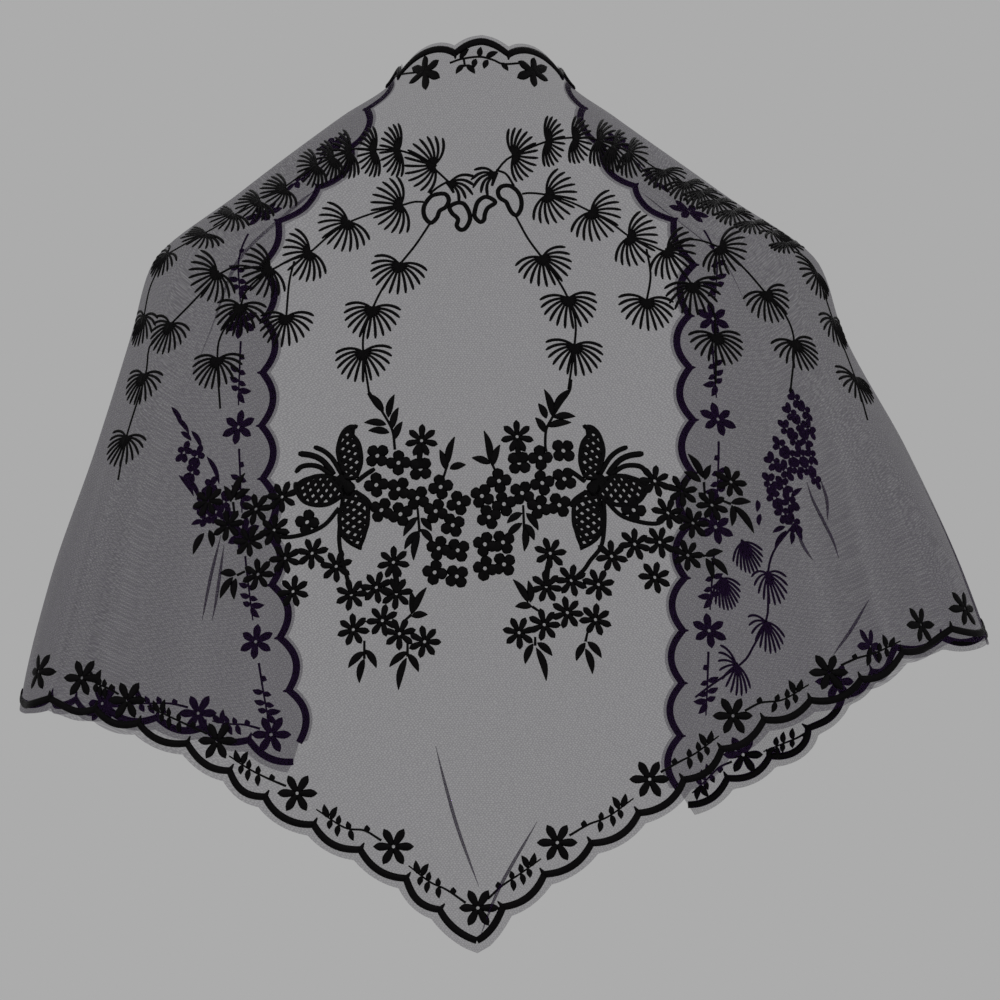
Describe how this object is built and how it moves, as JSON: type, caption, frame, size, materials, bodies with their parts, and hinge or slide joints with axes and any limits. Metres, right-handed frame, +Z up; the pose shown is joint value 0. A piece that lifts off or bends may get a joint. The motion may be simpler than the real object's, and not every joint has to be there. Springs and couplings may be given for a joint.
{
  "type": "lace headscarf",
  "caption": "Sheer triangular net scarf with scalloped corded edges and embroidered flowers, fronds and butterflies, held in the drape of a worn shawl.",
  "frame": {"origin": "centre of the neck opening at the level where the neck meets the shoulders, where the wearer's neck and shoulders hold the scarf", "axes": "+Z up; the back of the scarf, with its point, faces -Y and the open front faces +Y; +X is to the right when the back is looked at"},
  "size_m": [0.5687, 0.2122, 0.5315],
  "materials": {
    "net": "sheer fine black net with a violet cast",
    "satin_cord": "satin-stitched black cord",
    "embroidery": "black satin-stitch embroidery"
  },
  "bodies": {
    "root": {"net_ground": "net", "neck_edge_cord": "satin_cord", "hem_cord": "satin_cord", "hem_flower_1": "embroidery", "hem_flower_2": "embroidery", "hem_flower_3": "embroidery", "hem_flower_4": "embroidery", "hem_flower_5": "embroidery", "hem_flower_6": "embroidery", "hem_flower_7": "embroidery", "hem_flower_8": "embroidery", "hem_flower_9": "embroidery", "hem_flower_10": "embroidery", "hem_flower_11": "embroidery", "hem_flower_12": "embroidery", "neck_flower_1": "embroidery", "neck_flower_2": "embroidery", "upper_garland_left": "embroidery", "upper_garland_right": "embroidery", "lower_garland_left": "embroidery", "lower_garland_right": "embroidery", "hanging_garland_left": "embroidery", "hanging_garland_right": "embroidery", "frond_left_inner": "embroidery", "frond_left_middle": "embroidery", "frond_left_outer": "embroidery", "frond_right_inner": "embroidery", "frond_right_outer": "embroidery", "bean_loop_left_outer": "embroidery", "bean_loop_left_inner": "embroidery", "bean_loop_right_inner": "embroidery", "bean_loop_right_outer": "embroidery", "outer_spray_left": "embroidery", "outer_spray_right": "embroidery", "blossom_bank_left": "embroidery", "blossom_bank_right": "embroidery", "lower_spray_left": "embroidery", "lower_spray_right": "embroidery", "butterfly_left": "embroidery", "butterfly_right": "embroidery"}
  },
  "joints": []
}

══════════

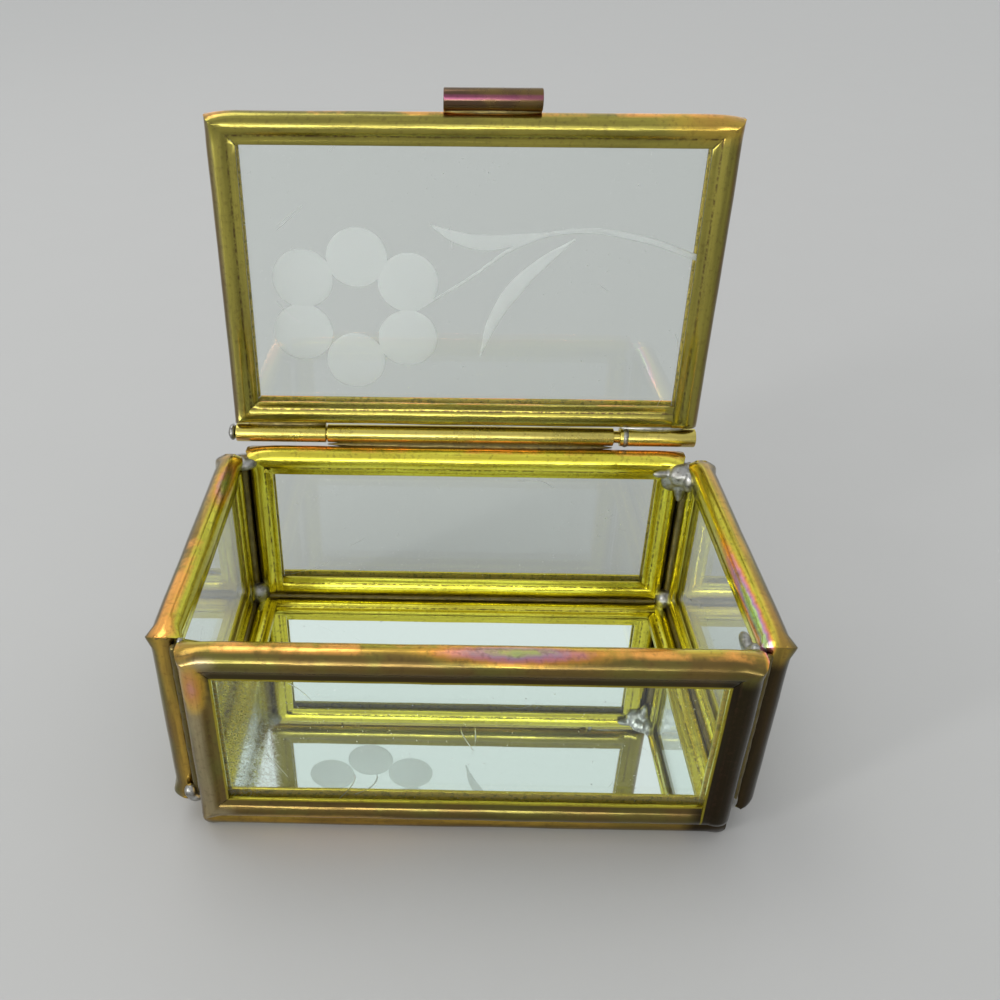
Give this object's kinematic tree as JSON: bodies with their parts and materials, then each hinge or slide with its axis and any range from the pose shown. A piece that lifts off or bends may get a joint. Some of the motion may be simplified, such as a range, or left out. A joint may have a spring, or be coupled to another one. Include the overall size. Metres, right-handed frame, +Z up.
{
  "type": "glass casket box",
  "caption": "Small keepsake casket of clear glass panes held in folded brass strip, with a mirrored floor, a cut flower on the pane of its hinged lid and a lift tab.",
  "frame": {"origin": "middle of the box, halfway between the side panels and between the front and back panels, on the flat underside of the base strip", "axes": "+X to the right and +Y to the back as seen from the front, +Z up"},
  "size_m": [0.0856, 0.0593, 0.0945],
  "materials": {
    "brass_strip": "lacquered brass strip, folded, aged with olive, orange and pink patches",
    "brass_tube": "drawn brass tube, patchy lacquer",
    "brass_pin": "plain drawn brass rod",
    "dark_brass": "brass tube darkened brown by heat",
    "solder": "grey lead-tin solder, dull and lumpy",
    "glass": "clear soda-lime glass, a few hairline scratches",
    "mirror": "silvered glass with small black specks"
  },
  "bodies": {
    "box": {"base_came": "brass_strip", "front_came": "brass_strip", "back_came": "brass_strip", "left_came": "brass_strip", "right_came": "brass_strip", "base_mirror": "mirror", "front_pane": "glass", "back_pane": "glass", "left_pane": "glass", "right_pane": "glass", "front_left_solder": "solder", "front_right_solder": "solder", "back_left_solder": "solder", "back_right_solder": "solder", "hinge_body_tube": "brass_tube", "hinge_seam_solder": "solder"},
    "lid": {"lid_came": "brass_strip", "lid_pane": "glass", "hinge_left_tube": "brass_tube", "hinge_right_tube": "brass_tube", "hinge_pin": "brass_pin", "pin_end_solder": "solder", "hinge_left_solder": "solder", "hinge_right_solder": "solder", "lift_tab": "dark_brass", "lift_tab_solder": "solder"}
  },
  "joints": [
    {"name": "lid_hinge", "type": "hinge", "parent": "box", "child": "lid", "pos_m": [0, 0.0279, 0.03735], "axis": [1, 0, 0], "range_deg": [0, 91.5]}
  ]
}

══════════

For the entries above, count the lines that contain the string "Metres", and state that number without further comment.

* Response: 2